If we exclude those projects whose status is designated as “not yet started” or “less than 50% completed,” we are left with 1,713 contracts and 3,316 grants, or a total of 5,029.

I then looked at the column showing how much each project has actually received in ARRA funds. Some of those 5,029 report not having received any money as yet. If we remove those 180 contracts and 426 grants, there are 4,423 remaining.

In other words, more than 4,000 ARRA projects have received funds and managed to complete a substantial amount of work but are claiming not to have generated any jobs in the process.

Keep in mind that this time around, recipients were supposed to report jobs in a different way. Rather than guessing which positions were created or retained as a result of Recovery Act funding, they were supposed to simply add up all the hours worked on ARRA-funded projects and divide the total by their definition of a full-time week.

In many cases the message seems not to have gotten through. Many recipients continue to refer to jobs created and retained in the jobs narrative column. And in many cases the narrative is inconsistent with a listing of zero jobs.

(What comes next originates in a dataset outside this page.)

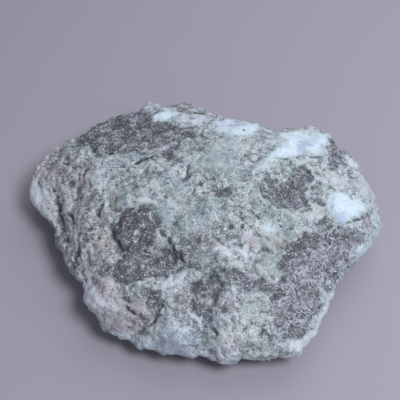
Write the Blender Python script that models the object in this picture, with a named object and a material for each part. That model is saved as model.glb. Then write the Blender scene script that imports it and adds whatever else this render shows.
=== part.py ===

One contractor refers in the narrative to “5 full-time correctional officer positions.” Another: “Project create work for 1 month for 4 existing positions.” And yet another: “This job retained 180 jobs – it takes approx. 70 man hours to complete the piece of equipment.”

It seems evident that many contract and grant recipients still think they are supposed to be reporting jobs created and retained, and many of those are still under the misapprehension that retained jobs don’t count.

There are even cases in which recipients note the total number of hours worked-one states: “A total of 1577 hours was worked in this last quarter as a result of Recovery Act funded projects”-but still put zero in the jobs column.

Recovery.gov displays the total number of “recovery funded jobs reported by recipients” in the fourth quarter as 599,108. One can only guess how much higher the number would be if all recipients calculated their job numbers in the proper way.